MOZART: CLARINET QUINTET (London). Serenity and a sense of finality characterize the music Mozart wrote two years before his death. In this harmonious performance, strings and clarinet melt magically together as they trade melodies and take turns outlining the airy ornaments. Members of the Vienna Octet are the players, with Alfred Boskovsky the superb clarinetist.

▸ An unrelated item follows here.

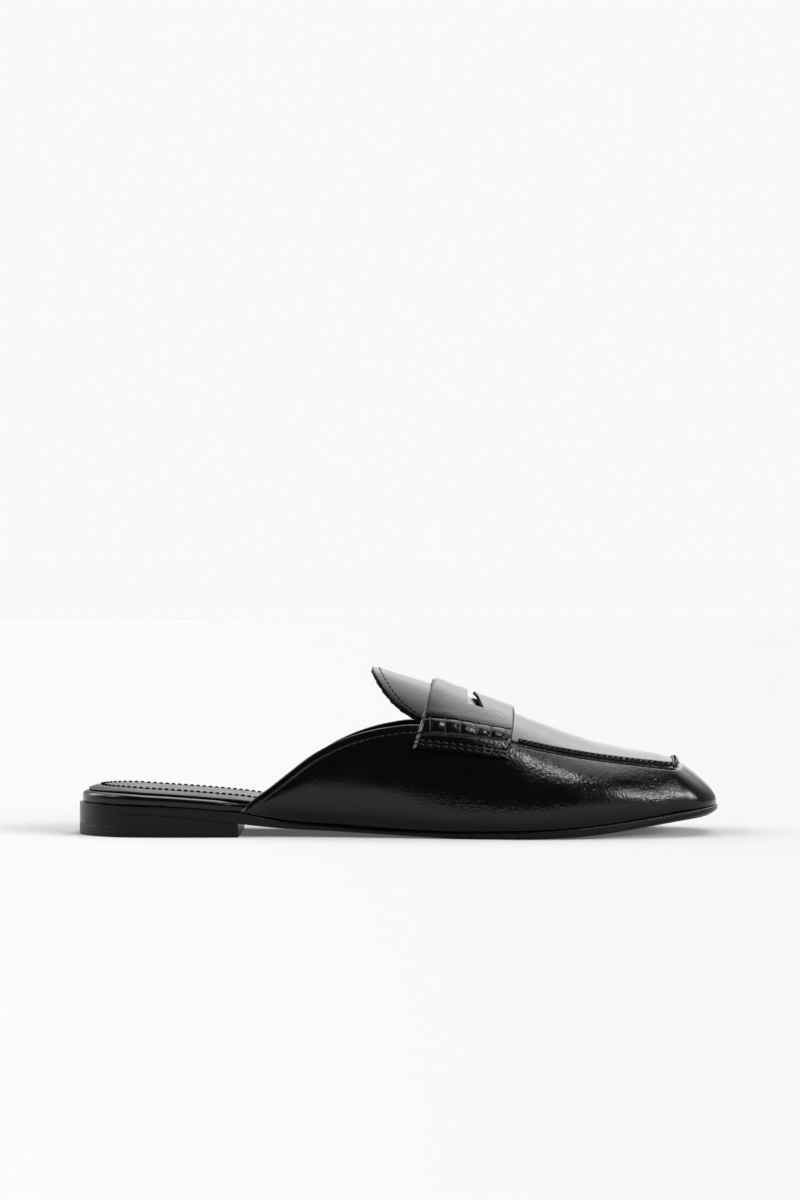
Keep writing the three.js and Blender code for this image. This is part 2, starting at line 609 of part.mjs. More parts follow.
// Section of the whole form at x, from the lateral feather line over the crest to the medial one
const SECTION_STEPS = 14;
function section(x) {
  const wallHalf = (side) => spread(SECTION_STEPS, (v) => sidePoint(side, { x }, v));
  const across = apronRow(sideStop(rimPlan, LATERAL, x, 0), sideStop(rimPlan, MEDIAL, x, 0));
  return [...wallHalf(LATERAL), ...across.slice(1, -1), ...wallHalf(MEDIAL).reverse()];
}

// Point of that section on one side at a share of the way down to the strap's lower end
function strapPoint(x, side, share, drop) {
  const points = section(x);
  const crest = SECTION_STEPS + APRON_STEPS / 2;
  const half = side === LATERAL ? points.slice(0, crest + 1).reverse() : points.slice(crest);
  const floor = crestHeight(x) - drop;
  let length = 0;
  const lengths = [0];
  for (let i = 1; i < half.length; i += 1) {
    const step = half[i].distanceTo(half[i - 1]);
    const down = half[i - 1].z - half[i].z;
    if (half[i].z < floor) {
      length += (step * (half[i - 1].z - floor)) / down;
      break;
    }
    length += step;
    lengths.push(length);
  }
  const target = share * length;
  let k = 0;
  while (k + 1 < lengths.length && lengths[k + 1] < target) k += 1;
  const step = half[k + 1].distanceTo(half[k]);
  return half[k].clone().lerp(half[k + 1], (target - lengths[k]) / step);
}

const STRAP_ROWS = 9;
const STRAP_STEPS = 13;
function saddleStrap() {
  const grid = spread(STRAP_ROWS, (t) => {
    const line = (side) => spread(STRAP_STEPS, (share) => {
      const low = share * share;
      const x = mix(mix(STRAP_BACK_TOP, STRAP_BACK_LOW, low), mix(STRAP_FRONT_TOP, STRAP_FRONT_LOW, low), t);
      return strapPoint(x, side, share, mix(STRAP_DROP_BACK, STRAP_DROP_FRONT, t));
    });
    return [...line(LATERAL).reverse(), ...line(MEDIAL).slice(1)];
  });
  const low = (c) => smooth((Math.abs(c - STRAP_STEPS) / STRAP_STEPS - 0.5) * 2);
  const lift = (c) => mix(STRAP_LIFT, GAP, low(c));
  const thickness = (c) => mix(STRAP_THICKNESS, STRAP_LOW_THICKNESS, low(c));
  const outer = offsetGrid(grid, (c) => lift(c) + thickness(c));
  const body = toManifold(sheetSolid(outer, offsetGrid(grid, lift)));
  return toGeometry(body.subtract(slotCutter()));
}

// Prism through the strap: straight at the back, with a point in the middle of its front edge
function slotCutter() {
  const middle = centre(rimPlan, SLOT_BACK);
  const end = SLOT_LENGTH / 2;
  const outline = new THREE.Shape([
    new THREE.Vector2(SLOT_BACK, middle - end),
    new THREE.Vector2(SLOT_BACK + SLOT_END_WIDTH, middle - end),
    new THREE.Vector2(SLOT_BACK + SLOT_MIDDLE_WIDTH, middle),
    new THREE.Vector2(SLOT_BACK + SLOT_END_WIDTH, middle + end),
    new THREE.Vector2(SLOT_BACK, middle + end),
  ]);
  const prism = new THREE.ExtrudeGeometry(outline, { depth: 2 * INSTEP_HEIGHT, bevelEnabled: false });
  prism.deleteAttribute('normal');
  prism.deleteAttribute('uv');
  return toManifold(mergeVertices(prism));
}

const leather = new THREE.MeshStandardMaterial({ color: 0x141416, roughness: 0.3, metalness: 0 });
const sockLeather = new THREE.MeshStandardMaterial({ color: 0x1c1c1e, roughness: 0.5, metalness: 0 });
const soleRubber = new THREE.MeshStandardMaterial({ color: 0x101011, roughness: 0.45, metalness: 0 });
const liftRubber = new THREE.MeshStandardMaterial({ color: 0x161616, roughness: 0.7, metalness: 0 });

const shoe = new THREE.Group();
function place(name, geometry, material) {
  const mesh = new THREE.Mesh(geometry, material);
  mesh.name = name;
  shoe.add(mesh);
}

place('outsole', outsole(), soleRubber);
place('heel_block', heelBlock(), soleRubber);
place('heel_top_piece', topPiece(), liftRubber);
place('footbed', footbed(), leather);
place('sock', sock(), sockLeather);
place('upper', upper(), leather);
place('tongue', tongue(), leather);
place('saddle_strap', saddleStrap(), leather);

// The origin is under the middle of the shoe's box, on the floor
const box = new THREE.Box3().setFromObject(shoe, true);
shoe.position.set(-(box.min.x + box.max.x) / 2, -(box.min.y + box.max.y) / 2, -box.min.z);
shoe.updateMatrixWorld(true);

export default shoe;
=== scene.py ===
import math

import bpy
from mathutils import Matrix, Vector


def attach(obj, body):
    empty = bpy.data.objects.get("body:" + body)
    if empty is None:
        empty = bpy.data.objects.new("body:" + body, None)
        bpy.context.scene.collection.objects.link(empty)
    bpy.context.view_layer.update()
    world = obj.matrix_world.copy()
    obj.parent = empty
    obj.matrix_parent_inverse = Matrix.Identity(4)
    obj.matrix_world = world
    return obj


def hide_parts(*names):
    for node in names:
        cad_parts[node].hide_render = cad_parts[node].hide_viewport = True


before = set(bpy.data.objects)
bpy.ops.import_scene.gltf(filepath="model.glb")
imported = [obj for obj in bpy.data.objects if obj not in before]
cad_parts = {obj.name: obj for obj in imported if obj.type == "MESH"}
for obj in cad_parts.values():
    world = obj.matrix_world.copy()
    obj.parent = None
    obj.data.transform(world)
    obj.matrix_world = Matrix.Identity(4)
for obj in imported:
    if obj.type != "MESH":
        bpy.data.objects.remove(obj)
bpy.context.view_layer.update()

# The studio: a white seamless floor, bright air behind and above the shoe and a dark room in
# front of it, which black leather mirrors. The camera stands level, 1.32 m off the outer side.
MM = 0.001
CAMERA_DISTANCE = 1320.4 * MM
CAMERA_HEIGHT = 96.9 * MM
CAMERA_ALONG = 0.35 * MM
LENS_PIXELS = 3168
FRAME_HEIGHT_PIXELS = 1200
SENSOR_MM = 36

camera_data = bpy.data.cameras.new("camera")
camera_data.sensor_width = SENSOR_MM
camera_data.lens = SENSOR_MM * LENS_PIXELS / FRAME_HEIGHT_PIXELS
camera_data.clip_start = 0.01
camera_data.clip_end = 100
camera = bpy.data.objects.new("camera", camera_data)
camera.location = (CAMERA_ALONG, -CAMERA_DISTANCE, CAMERA_HEIGHT)
camera.rotation_euler = (math.radians(90), 0, 0)
bpy.context.collection.objects.link(camera)
bpy.context.scene.camera = camera
bpy.context.scene.view_settings.view_transform = "Standard"


def linear(hex_colour):
    """sRGB hex to a linear colour with alpha."""
    channels = [int(hex_colour[i:i + 2], 16) / 255 for i in (1, 3, 5)]
    return [c / 12.92 if c <= 0.04045 else ((c + 0.055) / 1.055) ** 2.4 for c in channels] + [1]


def add_node(tree, kind, settings=None, inputs=None, links=None):
    """One node: settings on it, values on its inputs, and links from other nodes' outputs."""
    node = tree.nodes.new(kind)
    for key, value in (settings or {}).items():
        setattr(node, key, value)
    for key, value in (inputs or {}).items():
        node.inputs[key].default_value = value
    for key, output in (links or {}).items():
        tree.links.new(output, node.inputs[key])
    return node


def empty_material(name):
    """A material with no nodes yet."""
    material = bpy.data.materials.new(name)
    material.use_nodes = True
    material.node_tree.nodes.clear()
    return material


# seamless white paper, matt, so that the shoe shades it down to dark grey where it touches
paper = empty_material("seamless white paper")
tree = paper.node_tree
lit = add_node(tree, "ShaderNodeBsdfDiffuse", inputs={"Color": linear("#B2B0B1"), "Roughness": 0.9})
glow = add_node(tree, "ShaderNodeEmission", inputs={"Color": linear("#FBF9FA"), "Strength": 0.1})
both = add_node(tree, "ShaderNodeAddShader", links={0: lit.outputs[0], 1: glow.outputs[0]})
add_node(tree, "ShaderNodeOutputMaterial", links={"Surface": both.outputs[0]})

bpy.ops.object.select_all(action="DESELECT")
bpy.ops.mesh.primitive_circle_add(vertices=96, radius=14, fill_type="NGON", location=(0, 0, 0))
floor = bpy.context.object
floor.name = "floor"
floor.data.materials.append(paper)

# the air: plain white where the camera looks past the shoe. What the leather mirrors is a pale
# wall behind, a dark room in front, and soft lamps round about
world = bpy.data.worlds.new("studio")
bpy.context.scene.world = world
world.use_nodes = True
tree = world.node_tree
tree.nodes.clear()
place = add_node(tree, "ShaderNodeTexCoord")
parts = add_node(tree, "ShaderNodeSeparateXYZ", links={0: place.outputs["Generated"]})
wall_light = add_node(tree, "ShaderNodeMapRange", {"interpolation_type": "SMOOTHSTEP"},
                      {"From Min": -0.25, "From Max": 0.35, "To Min": 0.06, "To Max": 0.38},
                      {"Value": parts.outputs["Y"]})


def lamp(total, turn, height, inner, outer, strength):
    """Adds a soft round lamp to the air: turn degrees from the camera towards the toe, so many
    degrees high, full inside one angle of its middle and gone outside another."""
    turn, height = math.radians(turn), math.radians(height)
    axis = (math.sin(turn) * math.cos(height), -math.cos(turn) * math.cos(height), math.sin(height))
    near = add_node(tree, "ShaderNodeVectorMath", {"operation": "DOT_PRODUCT"}, {1: axis},
                    {0: place.outputs["Generated"]})
    angle = add_node(tree, "ShaderNodeMath", {"operation": "ARCCOSINE"}, links={0: near.outputs["Value"]})
    shine = add_node(tree, "ShaderNodeMapRange", {"interpolation_type": "SMOOTHSTEP"},
                     {"From Min": math.radians(outer), "From Max": math.radians(inner), "To Min": 0,
                      "To Max": strength}, {"Value": angle.outputs[0]})
    added = add_node(tree, "ShaderNodeMath", {"operation": "ADD"}, links={0: total, 1: shine.outputs[0]})
    return added.outputs[0]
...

GIAN FRANCESCO MALIPIERO: RISPETTI E STRAMBOTTI FOR STRING QUARTET (Nonesuch). The highly melodious, archaic music of the 82-year-old Italian composer too seldom gets a hearing. Abandoning formal movements, he has strung together 20 "stanzas" in celebration of old Italian poetry. He also celebrates the sound of strings, even reveling in what seem like tuning-up exercises. There is a contagious spontaneity in this reissue by the Stuyvesant Quartet, who on the other side play Hindemith's youthful and exuberant String Quartet No. 2.

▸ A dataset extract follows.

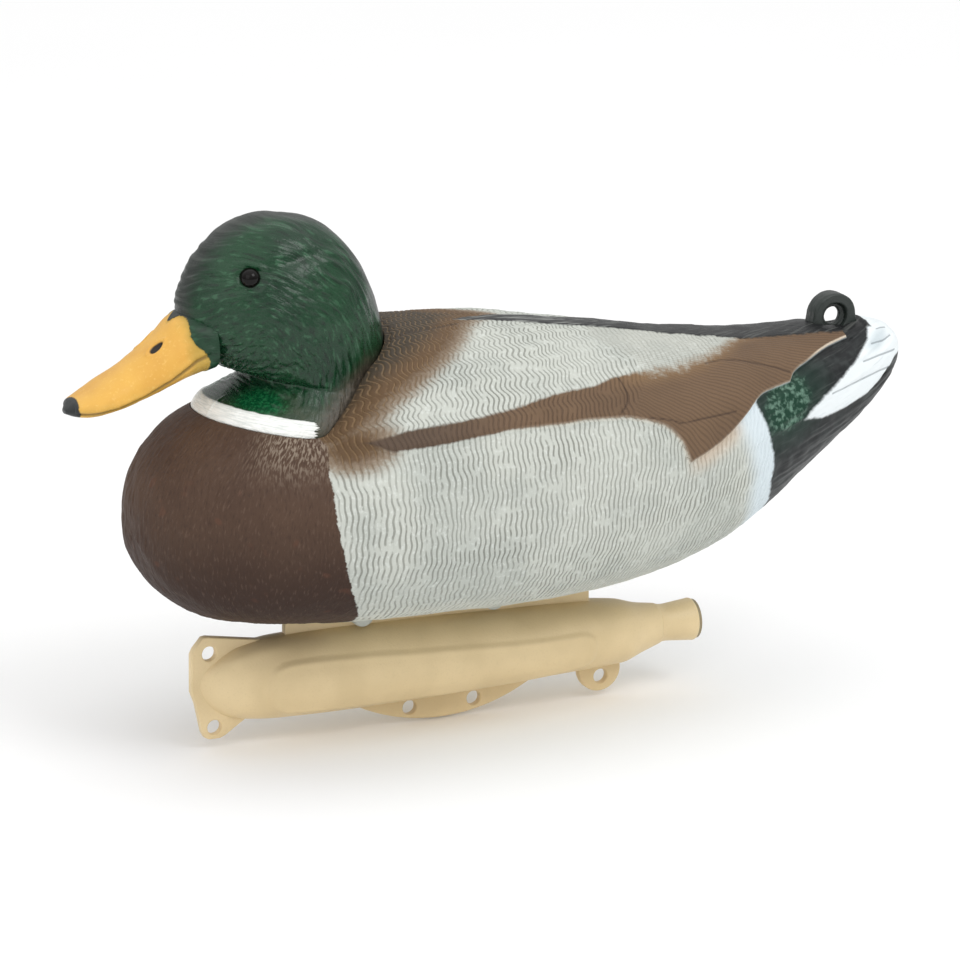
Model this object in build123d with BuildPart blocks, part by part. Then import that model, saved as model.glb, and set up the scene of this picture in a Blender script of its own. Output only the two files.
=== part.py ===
from build123d import *

import os
from math import copysign, cos, dist, pi, radians, sin

# Floating duck decoy, millimetres.  +X towards the bill, +Y to the duck's left, +Z up.
# The origin is on the centre plane, midway along the decoy, at the height of the keel's lowest edge.

# ---- driving dimensions -----------------------------------------------------------------------
WALL = 2.0                # wall of the blow-moulded shells
GAP = 0.5                 # clearance between the turning neck and its seat
SECTION_POINTS = 24       # points round each body, bill and keel section

# Neck seat: a shallow round recess whose axis leans back, so the seam is high at the breast.
NECK_CENTRE = (98.0, 0.0, 143.0)
NECK_TILT = 9.5
NECK_RADIUS = 41.8
SEAT_RADIUS = NECK_RADIUS + GAP
SEAT_FLOOR = 3.0
SEAT_DEPTH = 60.0         # tall enough to clear the mantle behind the neck
SEAT_STUMP = 9.0          # shoulder under the seat that carries its rim
SOCKET_RADIUS = 24.0
PLUG_RADIUS = 23.6
PLUG_LENGTH = 9.0
RING_OUTER_RADIUS = 30.0
RING_THICKNESS = 4.0
RING_DROP = 3.4           # from the seam down to the top of the lock ring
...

HAYDN: QUARTETS OPUS 3, NO. 5; OPUS 33, NO. 2; OPUS 76, NO. 2 (London). A sampling from three periods of Haydn's music, mileposts in the early history of the string quartet. The earliest, nicknamed "The Serenade," sounds like party music played by strolling strings. "The Joke" is more serious; its nickname comes from Haydn's wager that the ladies would talk before the music ended. The last of the three shows Haydn at his richest and most complex. The members of the Janácek Quartet from Czechoslovakia play the works from memory, but they play as one.

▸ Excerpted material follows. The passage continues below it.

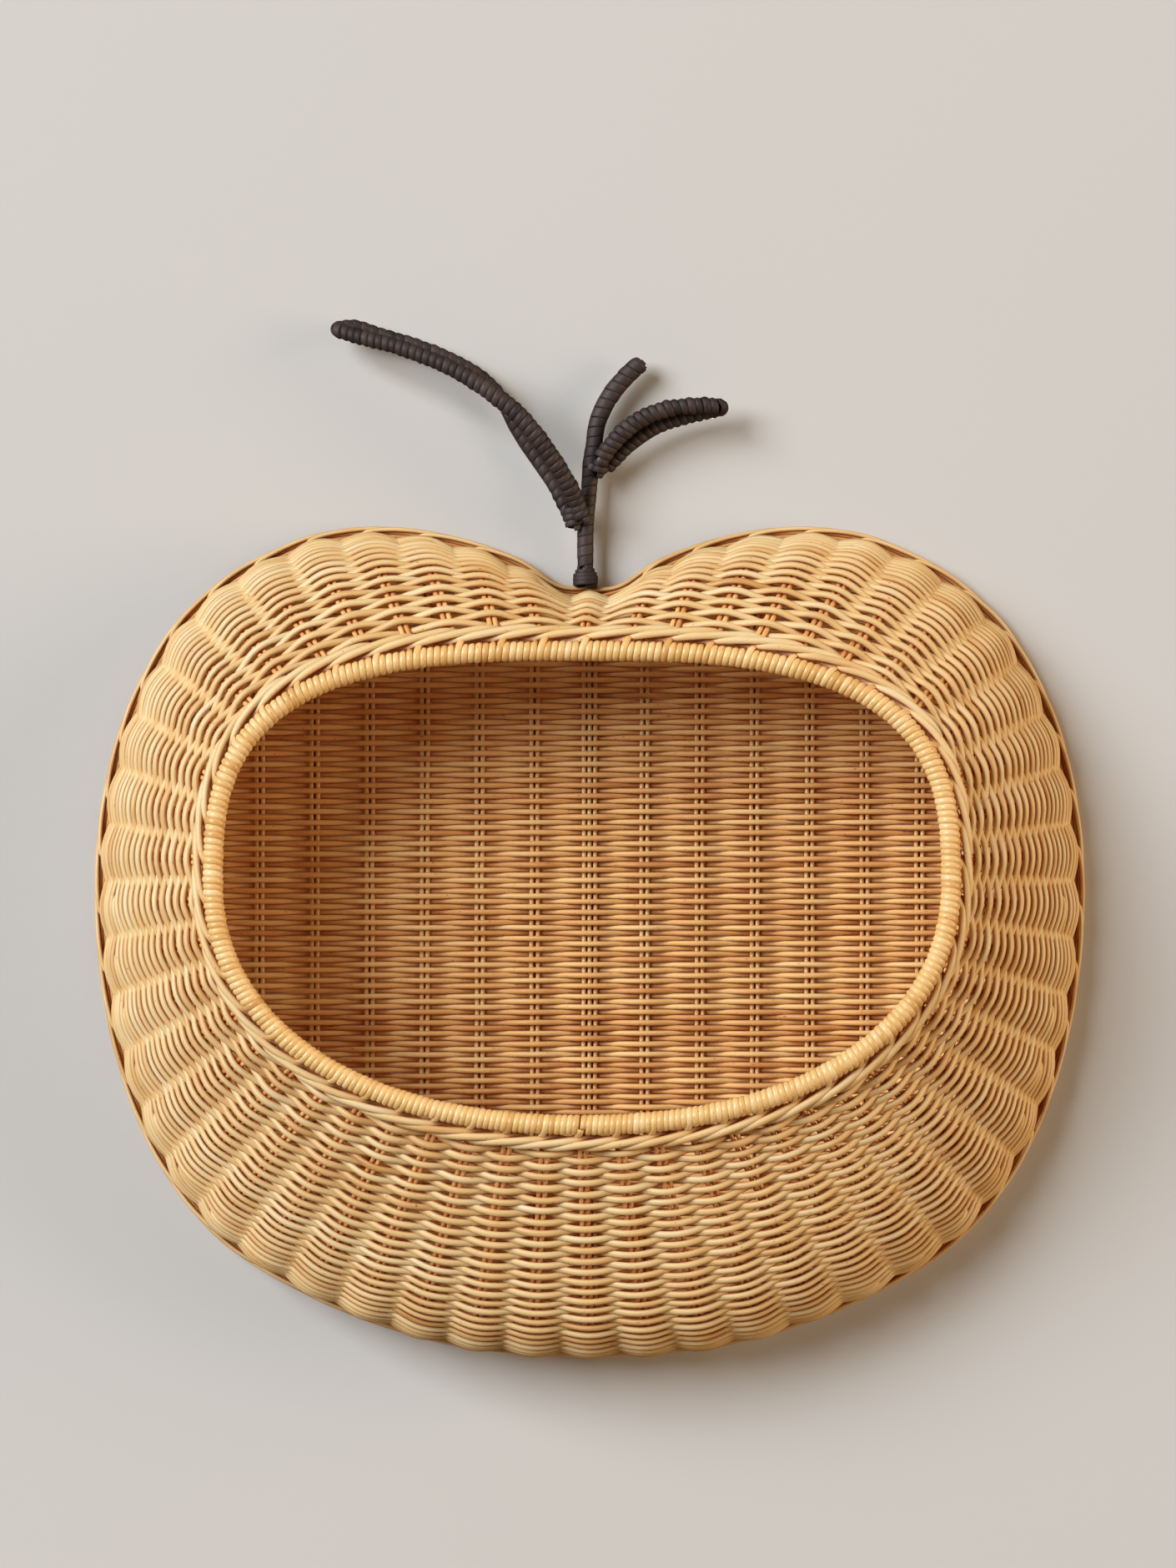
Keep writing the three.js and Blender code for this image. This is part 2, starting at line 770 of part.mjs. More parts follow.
add('stem_wire', stemWire(), wireMetal);
const cuff = stemCuff();
cuff.translate(stemFoot.x, stemFoot.y, stemFoot.z);
add('stem_cuff', cuff, darkCane);
add('stem_binding', stemWinding(), darkCane);
add('stem_pin', pinHead(), pinMetal);
const leftLeaf = leafCurve(leftLeafShares, leftLeafLength, leftLeafHeight, leftLeafOffset);
add('left_leaf_wire', leafWire(leftLeaf, leftLeafSteps), wireMetal);
add('left_leaf_binding', leafBinding(leftLeaf, leftLeafSteps), darkCane);
const rightLeaf = leafCurve(rightLeafShares, rightLeafLength, rightLeafHeight, rightLeafOffset);
add('right_leaf_wire', leafWire(rightLeaf, rightLeafSteps), wireMetal);
add('right_leaf_binding', leafBinding(rightLeaf, rightLeafSteps), darkCane);

export default basket;
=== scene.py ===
# %% [markdown]
# # A rattan wall basket with a leafy stem
# The basket hangs flat on a wall. Its back is a panel of fine rods, and a bulging wall of thicker rods grows out of
# the back's outline and closes in to a wide oval mouth. This file dresses the basket's measured solids with the
# real strands, every rod and every turn of cane, because it is their shadows that make wicker look like wicker.

# %% The frame and its box
import math

import bpy
import numpy as np
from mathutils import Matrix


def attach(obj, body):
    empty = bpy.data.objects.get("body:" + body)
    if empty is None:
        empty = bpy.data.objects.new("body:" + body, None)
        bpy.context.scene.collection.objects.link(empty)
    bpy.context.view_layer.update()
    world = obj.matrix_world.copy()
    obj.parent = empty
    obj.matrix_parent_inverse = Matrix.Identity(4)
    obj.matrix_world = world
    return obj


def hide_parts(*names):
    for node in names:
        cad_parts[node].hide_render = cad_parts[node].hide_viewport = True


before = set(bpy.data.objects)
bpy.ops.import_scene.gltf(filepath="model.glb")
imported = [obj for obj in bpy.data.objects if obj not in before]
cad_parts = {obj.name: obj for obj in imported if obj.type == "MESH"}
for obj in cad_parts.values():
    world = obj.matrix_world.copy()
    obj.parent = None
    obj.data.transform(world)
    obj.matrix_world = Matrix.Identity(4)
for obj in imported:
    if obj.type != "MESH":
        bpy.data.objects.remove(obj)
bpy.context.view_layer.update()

MM = 0.001
TAU = 2 * math.pi

# %% [markdown]
# ## Camera
# The photograph was taken straight on from far away, so the camera stands two metres off the wall. Its long lens
# follows from the 635 mm of wall that fill the picture's height.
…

PASTORALES (Columbia). Rustic airs of high spirits and low specific gravity that display the virtuosity of the Philadelphia Woodwind Quintet. Mostly 20th century works, the eight pieces include a folksy fresh Walking Tune by Percy Grainger, a catchy early song by Stravinsky, and some skimmering sketches by Darius Milhaud.

WILLIAM WALTON: FAçADE (Decca). At the 1923 London première of Façade, Edith Sitwell read her poems, with their witty musical accompaniment by her young friend Walton, into the mouth of a mask painted on the curtain hiding her from view. Public and critics alike pronounced the evening an outrage. But the musical "entertainment" has been revived again and again, currently in this recording by Actress Hermione Gingold and Countertenor Russell Oberlin, with Thomas Dunn conducting the small chamber ensemble. Unfortunately for them, Dame Edith herself, with Peter Pears, has performed the work for London Records. Where Gingold dramatizes the poems, Sitwell chants her surrealistic lines like a hypnotist, sometimes at breakneck speed. "We sought to reach a country between music and poetry, like the border between waking and dreaming." Sir Osbert Sitwell has explained. Gingold and Oberlin are too wide-awake.

CINEMA

THE LUCK OF GINGER COFFEY. All the horror, humor and humanity of Brian Moore's novel are captured in this fine, sensitive film about a big Irish bruiser whose wife alone knows that he is really just a middle-aged child. Played to perfection by Robert Shaw and Mary Ure.